Большое место в те годы занимали в моей жизни бабочки. Хрупкость их окраски, столь же легко исчезающей, как радуга в облаках, быть может, еще сильнее, чем цветы, заставляла меня чувствовать красочность мира. Бабочки, появляющиеся на цветистых лужайках, скользившие легкими тенями среди деревьев <...> казались мне существами какого-то особого высшего порядка. И я, страстный коллекционер, случалось, отпускал пойманную пленницу, почувствовав в ней индивидуальное бытие.
Мне хочется еще среди прообразов вспомнить и отметить здесь камни, вес и форму которых я ощущал в своей руке. Камни острые — осколки скал, что попадались мне на дороге к «мачте», или гладкие, которые приятно было гладить рукой — их я находил у моря и тащил к себе в башню, в «музей». Но в особенности я ощущал камень, когда мог забраться на него и сидеть на нем в тени смоковницы, где-нибудь у ручья или фонтана, которых было много в Никитском саду. В особенности было хорошо, когда камень был покрыт плющом.
А вода, которая тихо сочилась среди камней, падала капля за каплей и тонкой ниточкой струилась вдоль тропинки, или же взлетала вверх и рассыпалась брызгами в водоеме, где плавали золотые рыбки и розовые лилии, или же мутнела в бассейне на птичьем дворе, и там уже не лилии плавали на ее поверхности, а перья и пух, или же, наконец, таинственно гудела под землей, прикрытая люком, который мне запрещалось трогать; вода, которая неудержимо стремилась вниз, туда, где было море.
Море соединяло все. Оно так же, как небо, будило голоса вечности и бесконечности, музыку, прозвучавшую тогда в младенческой душе и уже никогда не смолкавшую. Как я помню это раздумие без слов, когда я всматривался в ночное небо, которое казалось мне полным движения от мерцания бесчисленных звезд, или же когда взор мой тонул в морских далях. Я посещал эти места каждые десять лет, в годовщину смерти моего отца.

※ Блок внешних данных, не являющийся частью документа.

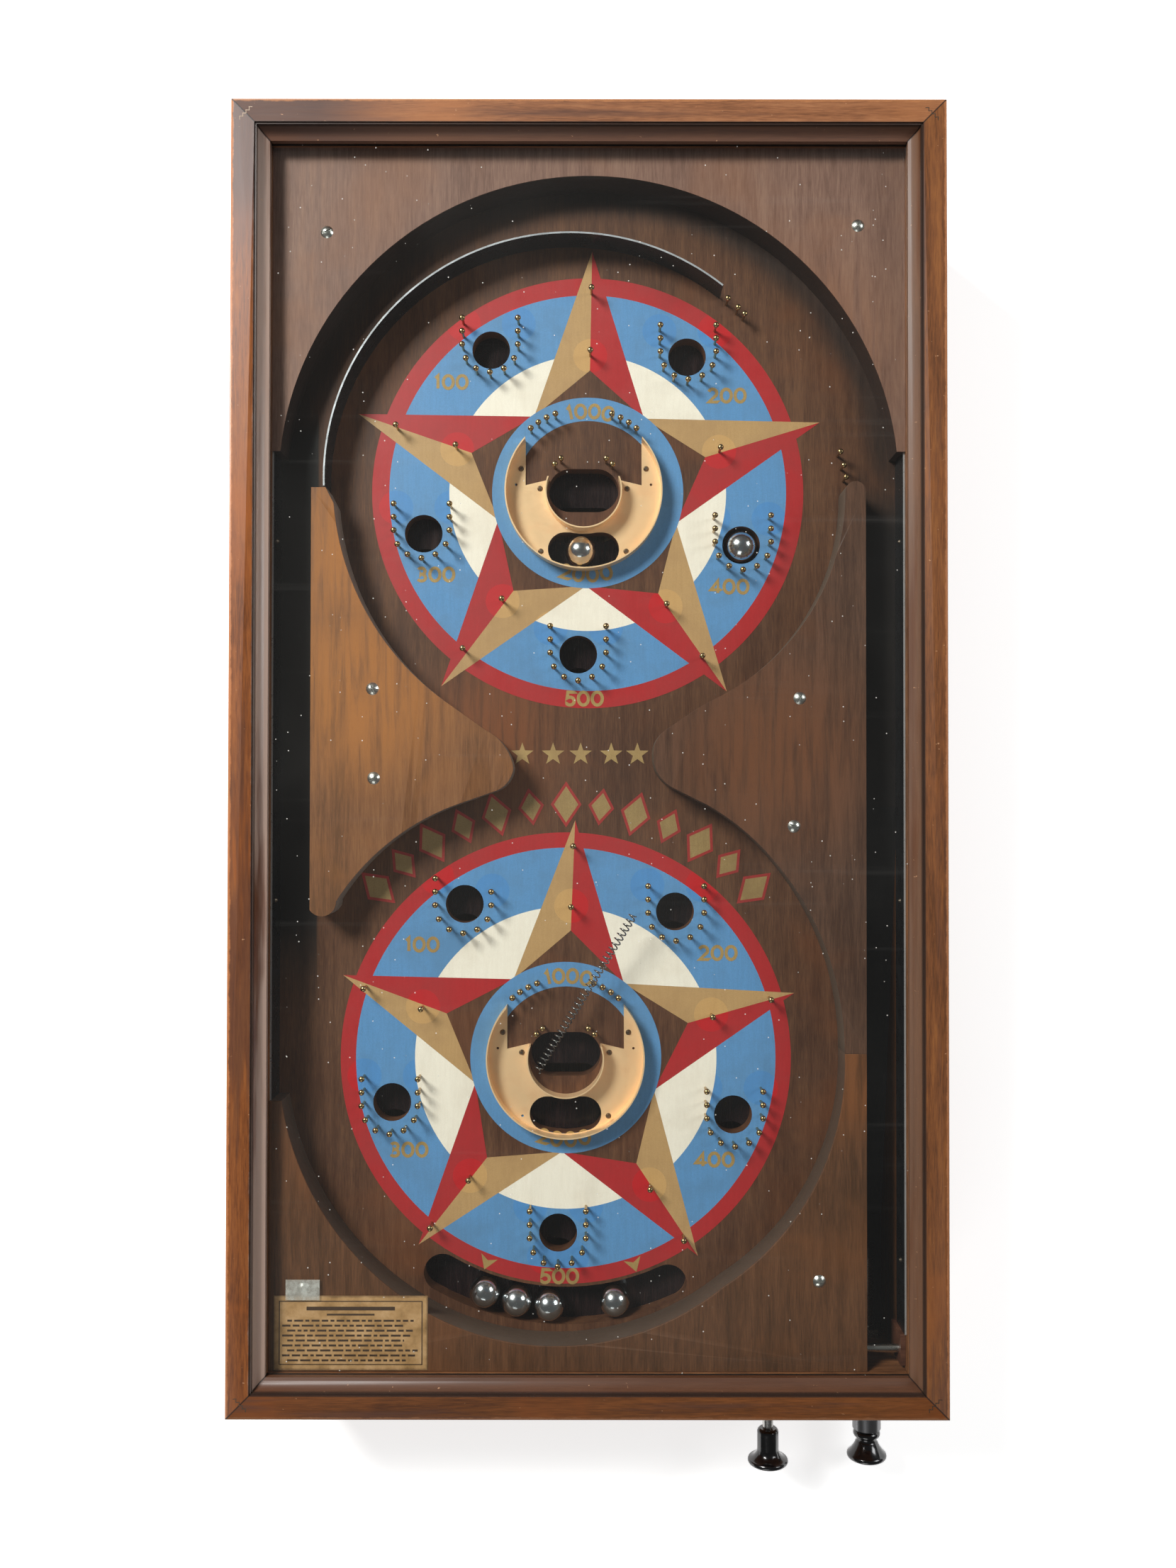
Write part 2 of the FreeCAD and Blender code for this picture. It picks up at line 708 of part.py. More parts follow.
def block_screws():
    """Two screws hold each block down; every slot stopped at its own angle."""
    places = [
        (UPPER[0] - 155.2, UPPER[1] + 150.2, 20), (UPPER[0] + 160.6, UPPER[1] + 154.4, 70),
        (-127.8, MIDDLE_Y + 39.8, 110), (-126.9, MIDDLE_Y - 13.1, 35),
        (125.2, MIDDLE_Y + 34.5, 60), (121.7, MIDDLE_Y - 41.3, 150),
        (LOWER[0] + 149.8, LOWER[1] - 127.0, 15), (LOWER[0] - 153.9, LOWER[1] - 131.7, 80),
    ]
    shape_part("block_screws", Part.makeCompound([slotted_screw(*place) for place in places]))


# ---------------------------------------------------------------- shutter, runners and return board
SHUTTER_HALF = 150.0
SHUTTER_MARGIN = 2.5
RUNNER_WIDTH = 12.0
RUNNER_LIP = 5.0
RUNNER_LIP_DEPTH = 3.0
SIDE_PLAY = 0.4


def shutter_ends():
    upper = hole_places()[0]
    front = LOWER[1] - TRAY_OUTER - SHUTTER_MARGIN
    rear = max(y for x, y in upper) + HOLE_RADIUS + SHUTTER_MARGIN
    return front, rear


def shutter_board():
    """Sliding board under the playfield. Its holes lie one travel to the front of the holes above."""
    front, rear = shutter_ends()
    back = -size("shutter_travel")
    geometry = rectangle(LOWER[0] - SHUTTER_HALF, front, LOWER[0] + SHUTTER_HALF, rear)
    upper, lower = hole_places()
    for x, y in upper + lower:
        geometry += circle(x, y + back, HOLE_RADIUS)
    for centre in (UPPER_CUP, LOWER_CUP):
        moved = (centre[0], centre[1] + back)
        x, y, length, height = CUP_HOLE_TOP
        geometry += stadium(moved[0] + x, moved[1] + y, length, height * 0.8)
        x, y, length, height = CUP_HOLE_BOTTOM
        geometry += stadium(moved[0] + x, moved[1] + y - 1.0, length - 4, height * 0.75)
    board("shutter_board", geometry, SHUTTER_BOTTOM, size("shutter_thickness"),
          "Sizes.shutter_thickness")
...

Когда я бродил по саду, все, что встречало меня в нем, казалось, говорило: «А помнишь?» О, да! Эти места — ковчег моего былого, полный драгоценностей. И мне хотелось просить у всех этих встречавших меня друзей детства — деревьев, камней, водоемов: «Верните мне хоть крупицу моего младенчества, вы же сумели все сберечь для нашей встречи!»
Море временами отступало, и приоткрывался берег зари моей жизни. И нигде, никогда я не был так близок к нему, как здесь. (Да еще, конечно, и это я знаю твердо: детство воскресало во мне в общении с моими детьми, но это чудесная тайна другого порядка. Я должен упоминать о ней здесь с чувством живейшей благодарности моим детям и их детству.)
Глава IV. Об отце и матери
Писать об отце и матери очень трудно. Много легче писать о себе — тут чувствуешь себя гораздо свободнее: ответственен только перед самим собой. Не так трудно писать о посторонних, даже о друзьях. Их видишь со стороны. Легче писать и о своих детях. В этом случае ответственность за каждое слово ощущается менее в сравнении с ответственностью за всю их жизнь.